»»
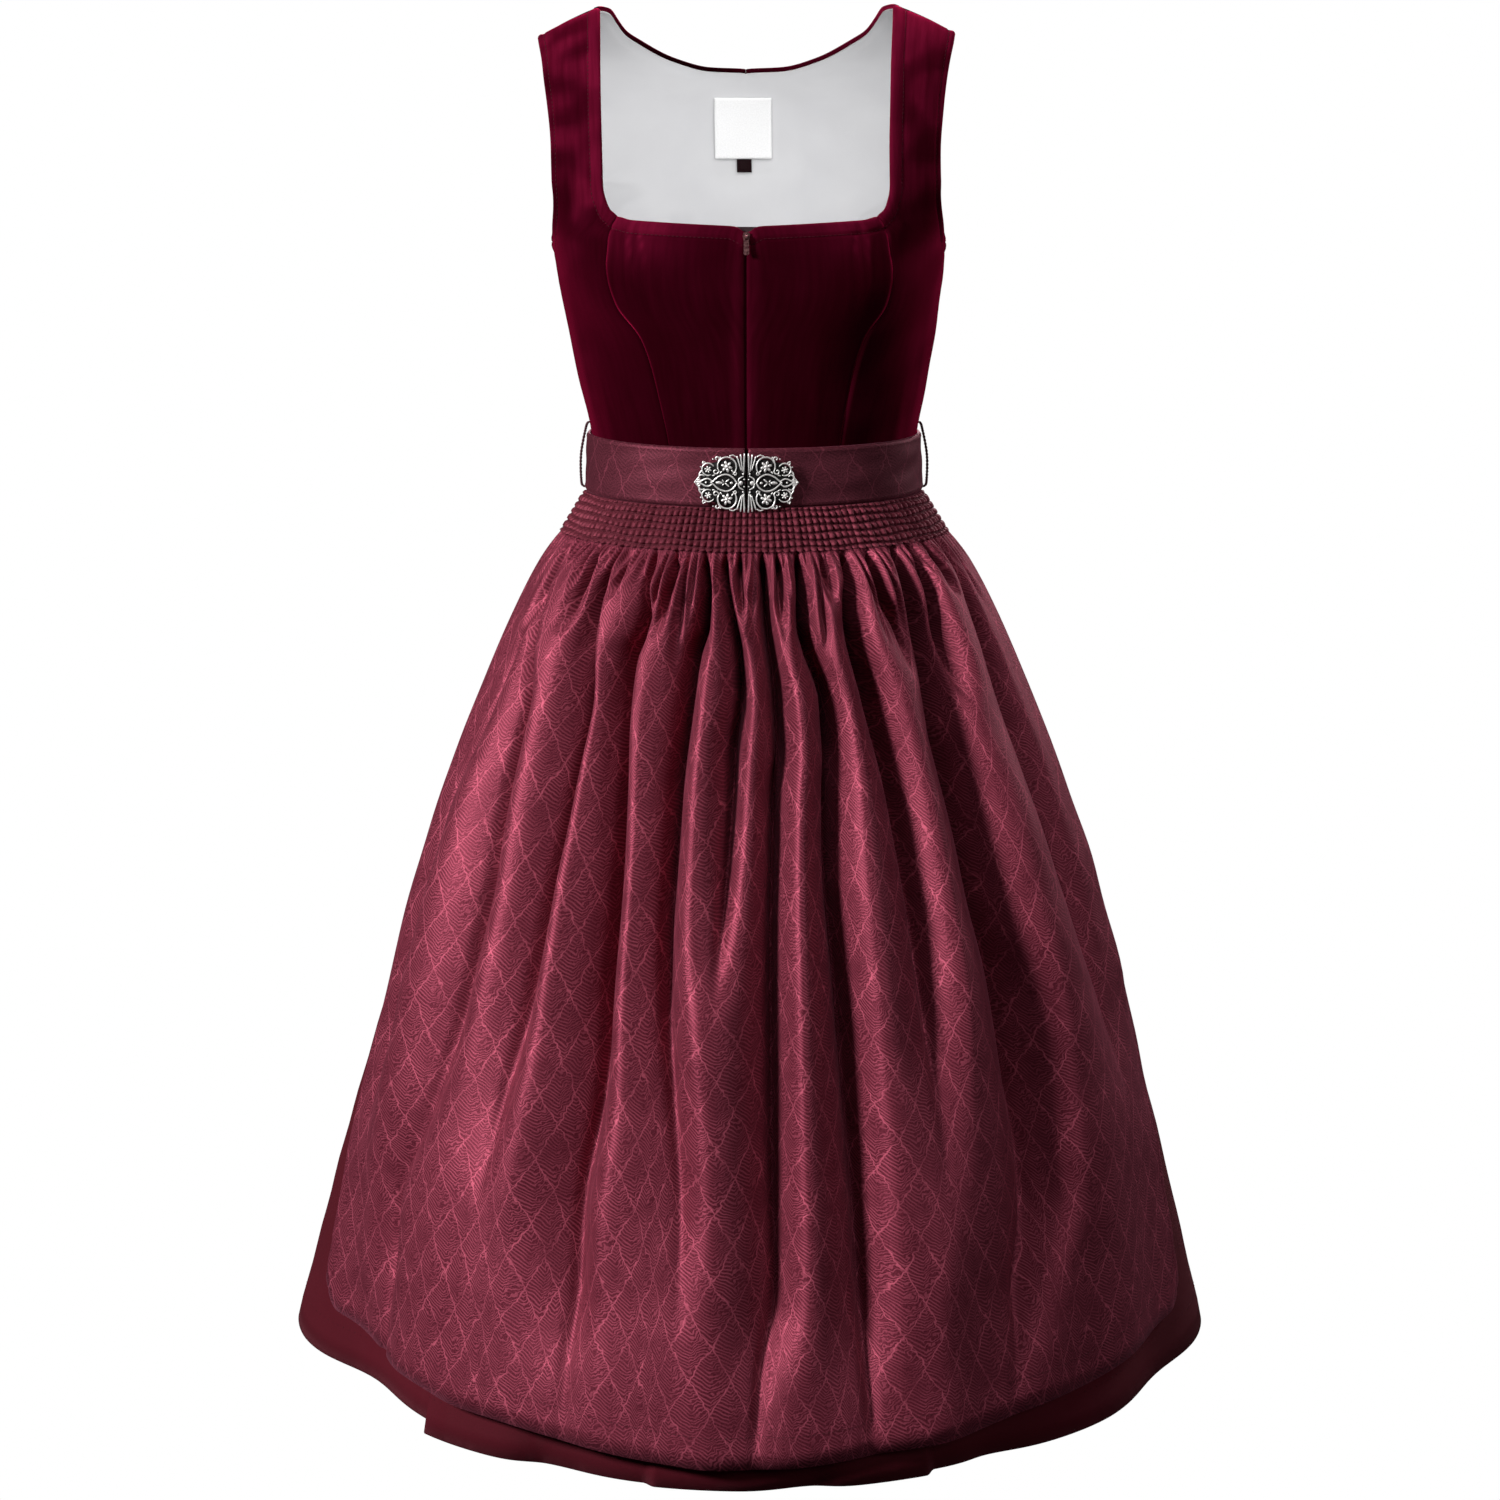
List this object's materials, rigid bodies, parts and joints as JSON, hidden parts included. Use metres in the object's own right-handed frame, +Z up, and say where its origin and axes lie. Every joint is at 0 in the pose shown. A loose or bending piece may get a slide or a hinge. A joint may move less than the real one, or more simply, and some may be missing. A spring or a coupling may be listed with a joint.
{
  "type": "dirndl",
  "caption": "Filled-out midi dirndl with a square-necked velvet bodice, gathered skirt, smocked jacquard apron, and a waist belt closed by a filigree clasp.",
  "frame": {"origin": "midway between the undersides of the two shoulder straps, where a wearer's shoulders carry the dress", "axes": "+Z up, -Y towards the front of the dress, +X to the viewer's right when looking at the front"},
  "size_m": [0.7179, 0.6877, 1.018],
  "materials": {
    "velvet": "short crimson velvet nap",
    "lining": "plain matt cotton",
    "skirt_cotton": "plain weave cotton",
    "jacquard": "satin jacquard with a lozenge figure",
    "label": "woven satin",
    "size_tab": "woven satin",
    "zip_tape": "woven polyester",
    "thread": "crocheted thread",
    "zip_metal": "lacquered, reddish",
    "old_silver": "antique silver cast"
  },
  "bodies": {
    "dress": {"front_centre_left": "velvet", "front_centre_right": "velvet", "front_side_left": "velvet", "front_side_right": "velvet", "back_left": "velvet", "back_right": "velvet", "lining_back": "lining", "label_main": "label", "label_size": "size_tab", "zip_tape": "zip_tape", "zip_slider": "zip_metal", "skirt_front": "skirt_cotton", "skirt_back": "skirt_cotton", "apron_smocking": "jacquard", "apron_panel": "jacquard", "belt": "jacquard", "clasp_left": "old_silver", "clasp_right": "old_silver", "loop_left": "thread", "loop_right": "thread"},
    "zip_pull": {"zip_pull": "zip_metal"}
  },
  "joints": [
    {"name": "zip_pull_hinge", "type": "hinge", "parent": "dress", "child": "zip_pull", "pos_m": [-0.00261, -0.11263, -0.14897], "axis": [-1, 0, 0], "range_deg": [0, 165]}
  ]
}
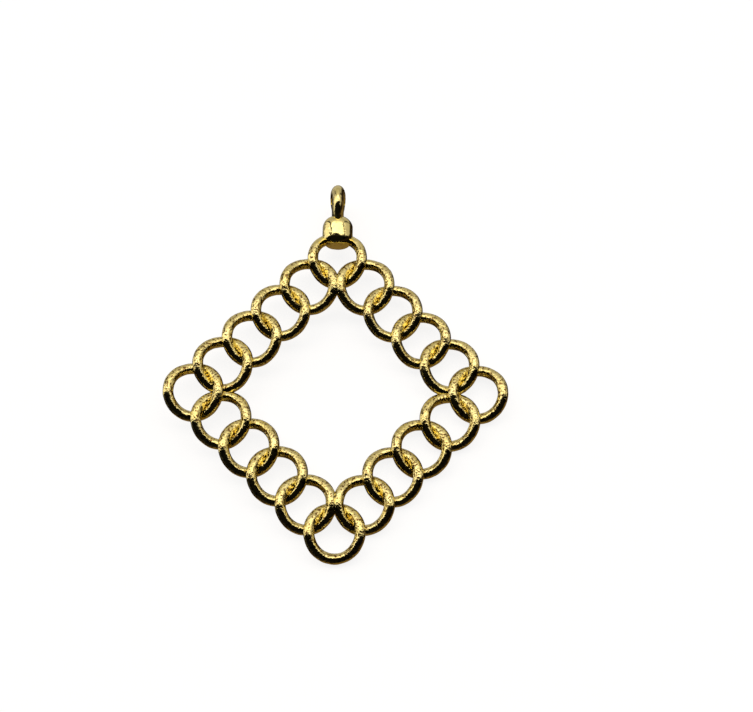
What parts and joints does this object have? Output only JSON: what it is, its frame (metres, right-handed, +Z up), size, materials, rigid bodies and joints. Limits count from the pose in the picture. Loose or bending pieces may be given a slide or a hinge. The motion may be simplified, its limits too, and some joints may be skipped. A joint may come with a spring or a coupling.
{
  "type": "earring base",
  "caption": "Flat open diamond of overlapping saddle-bent wire rings cast in one piece, with a round neck bead and a thick side-facing hanging loop, a domed disc with a hole, at the top corner.",
  "frame": {"origin": "on the surface that the part lies on, under the middle of its whole outline", "axes": "+Z up from the surface, +Y from the middle of the diamond towards the hanging loop, +X to the right of the diamond seen from above with the loop at the top"},
  "size_m": [0.0303, 0.0347, 0.0044],
  "materials": {
    "gold_plate": "polished gold plating over a fine cast texture"
  },
  "bodies": {
    "root": {"earring_base": "gold_plate"}
  },
  "joints": []
}
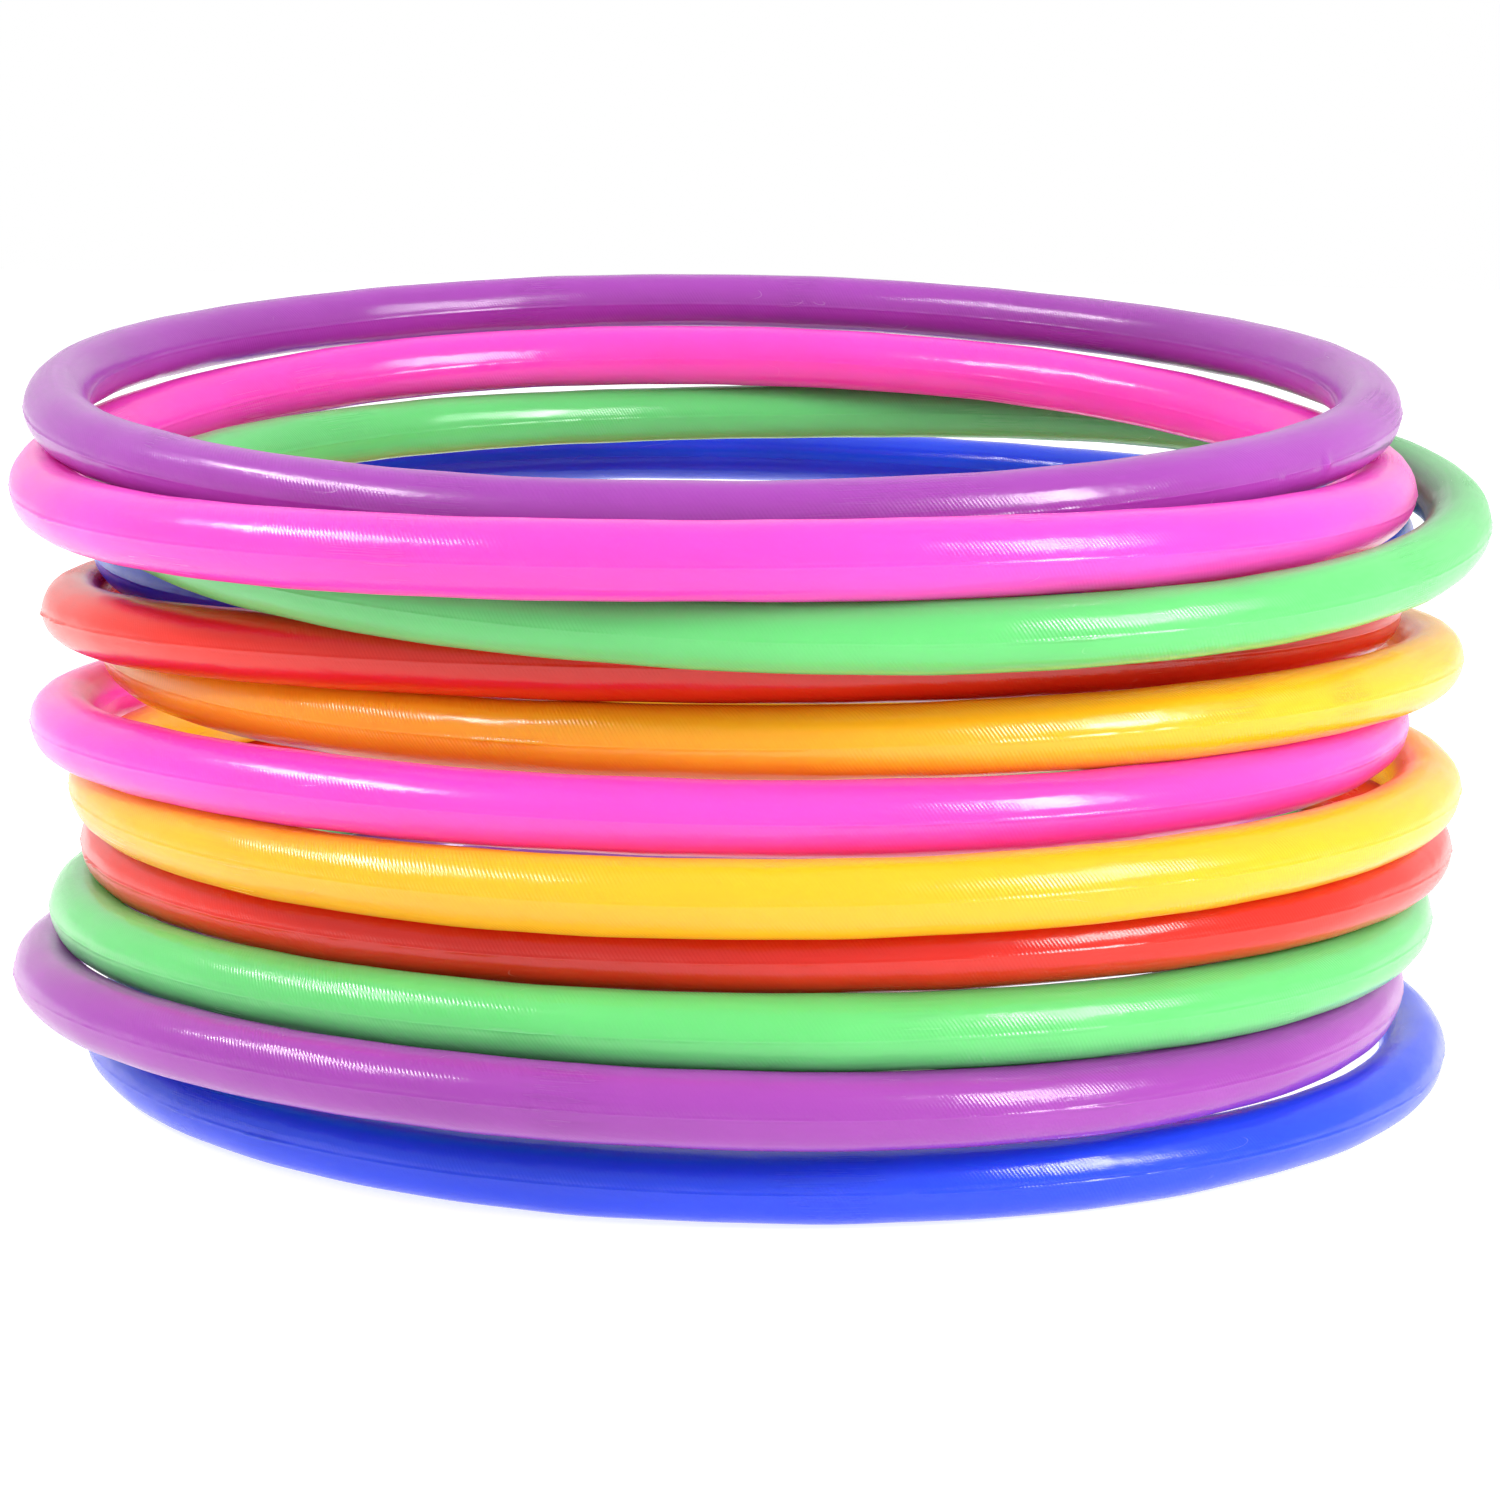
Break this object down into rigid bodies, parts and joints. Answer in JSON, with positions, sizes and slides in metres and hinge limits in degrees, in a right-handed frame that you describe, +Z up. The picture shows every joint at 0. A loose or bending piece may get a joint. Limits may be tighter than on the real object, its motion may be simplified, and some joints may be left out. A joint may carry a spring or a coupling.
{
  "type": "ring toss set",
  "caption": "Set of round plastic toss rings with a slim round section, in bright colours, lying one on another in an untidy stack.",
  "frame": {"origin": "on the table, under the middle of the stack's bounding box", "axes": "+Z up, +X to the right and -Y to the front, as the stack is usually seen"},
  "size_m": [0.169, 0.1868, 0.0891],
  "materials": {
    "purple_plastic": "glossy moulded polyethylene, slightly translucent",
    "pink_plastic": "glossy moulded polyethylene, slightly translucent",
    "green_plastic": "glossy moulded polyethylene, slightly translucent",
    "blue_plastic": "glossy moulded polyethylene, nearly opaque",
    "red_plastic": "glossy moulded polyethylene, slightly translucent",
    "orange_plastic": "glossy moulded polyethylene, shading from orange to yellow round the ring",
    "yellow_plastic": "glossy moulded polyethylene, slightly translucent"
  },
  "bodies": {
    "blue_lower": {"blue_ring_lower": "blue_plastic"},
    "purple_lower": {"purple_ring_lower": "purple_plastic"},
    "green_lower": {"green_ring_lower": "green_plastic"},
    "red_lower": {"red_ring_lower": "red_plastic"},
    "yellow_lower": {"yellow_ring_lower": "yellow_plastic"},
    "pink_lower": {"pink_ring_lower": "pink_plastic"},
    "orange": {"orange_ring": "orange_plastic"},
    "red_upper": {"red_ring_upper": "red_plastic"},
    "blue_upper": {"blue_ring_upper": "blue_plastic"},
    "green_upper": {"green_ring_upper": "green_plastic"},
    "pink_upper": {"pink_ring_upper": "pink_plastic"},
    "purple_upper": {"purple_ring_upper": "purple_plastic"}
  },
  "joints": [
    {"name": "purple_lower_lift", "type": "slide", "parent": "blue_lower", "child": "purple_lower", "axis": [0, 0, 1], "range_m": [0, 0.05]},
    {"name": "green_lower_lift", "type": "slide", "parent": "purple_lower", "child": "green_lower", "axis": [0, 0, 1], "range_m": [0, 0.05]},
    {"name": "red_lower_lift", "type": "slide", "parent": "green_lower", "child": "red_lower", "axis": [0, 0, 1], "range_m": [0, 0.05]},
    {"name": "yellow_lower_lift", "type": "slide", "parent": "red_lower", "child": "yellow_lower", "axis": [0, 0, 1], "range_m": [0, 0.05]},
    {"name": "pink_lower_lift", "type": "slide", "parent": "yellow_lower", "child": "pink_lower", "axis": [0, 0, 1], "range_m": [0, 0.05]},
    {"name": "orange_lift", "type": "slide", "parent": "pink_lower", "child": "orange", "axis": [0, 0, 1], "range_m": [0, 0.05]},
    {"name": "red_upper_lift", "type": "slide", "parent": "orange", "child": "red_upper", "axis": [0, 0, 1], "range_m": [0, 0.05]},
    {"name": "blue_upper_lift", "type": "slide", "parent": "red_upper", "child": "blue_upper", "axis": [0, 0, 1], "range_m": [0, 0.05]},
    {"name": "green_upper_lift", "type": "slide", "parent": "blue_upper", "child": "green_upper", "axis": [0, 0, 1], "range_m": [0, 0.05]},
    {"name": "pink_upper_lift", "type": "slide", "parent": "green_upper", "child": "pink_upper", "axis": [0, 0, 1], "range_m": [0, 0.05]},
    {"name": "purple_upper_lift", "type": "slide", "parent": "pink_upper", "child": "purple_upper", "axis": [0, 0, 1], "range_m": [0, 0.05]}
  ]
}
««
» **GIVEN PROBLEM**
Copy out all the data exactly; skip the pictures.

» **THE RESPONSE**
List this object's materials, rigid bodies, parts and joints as JSON, hidden parts included. Use metres in the object's own right-handed frame, +Z up, and say where its origin and axes lie. Every joint is at 0 in the pose shown. A loose or bending piece may get a slide or a hinge. A joint may move less than the real one, or more simply, and some may be missing. A spring or a coupling may be listed with a joint.
{
  "type": "dirndl",
  "caption": "Filled-out midi dirndl with a square-necked velvet bodice, gathered skirt, smocked jacquard apron, and a waist belt closed by a filigree clasp.",
  "frame": {"origin": "midway between the undersides of the two shoulder straps, where a wearer's shoulders carry the dress", "axes": "+Z up, -Y towards the front of the dress, +X to the viewer's right when looking at the front"},
  "size_m": [0.7179, 0.6877, 1.018],
  "materials": {
    "velvet": "short crimson velvet nap",
    "lining": "plain matt cotton",
    "skirt_cotton": "plain weave cotton",
    "jacquard": "satin jacquard with a lozenge figure",
    "label": "woven satin",
    "size_tab": "woven satin",
    "zip_tape": "woven polyester",
    "thread": "crocheted thread",
    "zip_metal": "lacquered, reddish",
    "old_silver": "antique silver cast"
  },
  "bodies": {
    "dress": {"front_centre_left": "velvet", "front_centre_right": "velvet", "front_side_left": "velvet", "front_side_right": "velvet", "back_left": "velvet", "back_right": "velvet", "lining_back": "lining", "label_main": "label", "label_size": "size_tab", "zip_tape": "zip_tape", "zip_slider": "zip_metal", "skirt_front": "skirt_cotton", "skirt_back": "skirt_cotton", "apron_smocking": "jacquard", "apron_panel": "jacquard", "belt": "jacquard", "clasp_left": "old_silver", "clasp_right": "old_silver", "loop_left": "thread", "loop_right": "thread"},
    "zip_pull": {"zip_pull": "zip_metal"}
  },
  "joints": [
    {"name": "zip_pull_hinge", "type": "hinge", "parent": "dress", "child": "zip_pull", "pos_m": [-0.00261, -0.11263, -0.14897], "axis": [-1, 0, 0], "range_deg": [0, 165]}
  ]
}
What parts and joints does this object have? Output only JSON: what it is, its frame (metres, right-handed, +Z up), size, materials, rigid bodies and joints. Limits count from the pose in the picture. Loose or bending pieces may be given a slide or a hinge. The motion may be simplified, its limits too, and some joints may be skipped. A joint may come with a spring or a coupling.
{
  "type": "earring base",
  "caption": "Flat open diamond of overlapping saddle-bent wire rings cast in one piece, with a round neck bead and a thick side-facing hanging loop, a domed disc with a hole, at the top corner.",
  "frame": {"origin": "on the surface that the part lies on, under the middle of its whole outline", "axes": "+Z up from the surface, +Y from the middle of the diamond towards the hanging loop, +X to the right of the diamond seen from above with the loop at the top"},
  "size_m": [0.0303, 0.0347, 0.0044],
  "materials": {
    "gold_plate": "polished gold plating over a fine cast texture"
  },
  "bodies": {
    "root": {"earring_base": "gold_plate"}
  },
  "joints": []
}
Break this object down into rigid bodies, parts and joints. Answer in JSON, with positions, sizes and slides in metres and hinge limits in degrees, in a right-handed frame that you describe, +Z up. The picture shows every joint at 0. A loose or bending piece may get a joint. Limits may be tighter than on the real object, its motion may be simplified, and some joints may be left out. A joint may carry a spring or a coupling.
{
  "type": "ring toss set",
  "caption": "Set of round plastic toss rings with a slim round section, in bright colours, lying one on another in an untidy stack.",
  "frame": {"origin": "on the table, under the middle of the stack's bounding box", "axes": "+Z up, +X to the right and -Y to the front, as the stack is usually seen"},
  "size_m": [0.169, 0.1868, 0.0891],
  "materials": {
    "purple_plastic": "glossy moulded polyethylene, slightly translucent",
    "pink_plastic": "glossy moulded polyethylene, slightly translucent",
    "green_plastic": "glossy moulded polyethylene, slightly translucent",
    "blue_plastic": "glossy moulded polyethylene, nearly opaque",
    "red_plastic": "glossy moulded polyethylene, slightly translucent",
    "orange_plastic": "glossy moulded polyethylene, shading from orange to yellow round the ring",
    "yellow_plastic": "glossy moulded polyethylene, slightly translucent"
  },
  "bodies": {
    "blue_lower": {"blue_ring_lower": "blue_plastic"},
    "purple_lower": {"purple_ring_lower": "purple_plastic"},
    "green_lower": {"green_ring_lower": "green_plastic"},
    "red_lower": {"red_ring_lower": "red_plastic"},
    "yellow_lower": {"yellow_ring_lower": "yellow_plastic"},
    "pink_lower": {"pink_ring_lower": "pink_plastic"},
    "orange": {"orange_ring": "orange_plastic"},
    "red_upper": {"red_ring_upper": "red_plastic"},
    "blue_upper": {"blue_ring_upper": "blue_plastic"},
    "green_upper": {"green_ring_upper": "green_plastic"},
    "pink_upper": {"pink_ring_upper": "pink_plastic"},
    "purple_upper": {"purple_ring_upper": "purple_plastic"}
  },
  "joints": [
    {"name": "purple_lower_lift", "type": "slide", "parent": "blue_lower", "child": "purple_lower", "axis": [0, 0, 1], "range_m": [0, 0.05]},
    {"name": "green_lower_lift", "type": "slide", "parent": "purple_lower", "child": "green_lower", "axis": [0, 0, 1], "range_m": [0, 0.05]},
    {"name": "red_lower_lift", "type": "slide", "parent": "green_lower", "child": "red_lower", "axis": [0, 0, 1], "range_m": [0, 0.05]},
    {"name": "yellow_lower_lift", "type": "slide", "parent": "red_lower", "child": "yellow_lower", "axis": [0, 0, 1], "range_m": [0, 0.05]},
    {"name": "pink_lower_lift", "type": "slide", "parent": "yellow_lower", "child": "pink_lower", "axis": [0, 0, 1], "range_m": [0, 0.05]},
    {"name": "orange_lift", "type": "slide", "parent": "pink_lower", "child": "orange", "axis": [0, 0, 1], "range_m": [0, 0.05]},
    {"name": "red_upper_lift", "type": "slide", "parent": "orange", "child": "red_upper", "axis": [0, 0, 1], "range_m": [0, 0.05]},
    {"name": "blue_upper_lift", "type": "slide", "parent": "red_upper", "child": "blue_upper", "axis": [0, 0, 1], "range_m": [0, 0.05]},
    {"name": "green_upper_lift", "type": "slide", "parent": "blue_upper", "child": "green_upper", "axis": [0, 0, 1], "range_m": [0, 0.05]},
    {"name": "pink_upper_lift", "type": "slide", "parent": "green_upper", "child": "pink_upper", "axis": [0, 0, 1], "range_m": [0, 0.05]},
    {"name": "purple_upper_lift", "type": "slide", "parent": "pink_upper", "child": "purple_upper", "axis": [0, 0, 1], "range_m": [0, 0.05]}
  ]
}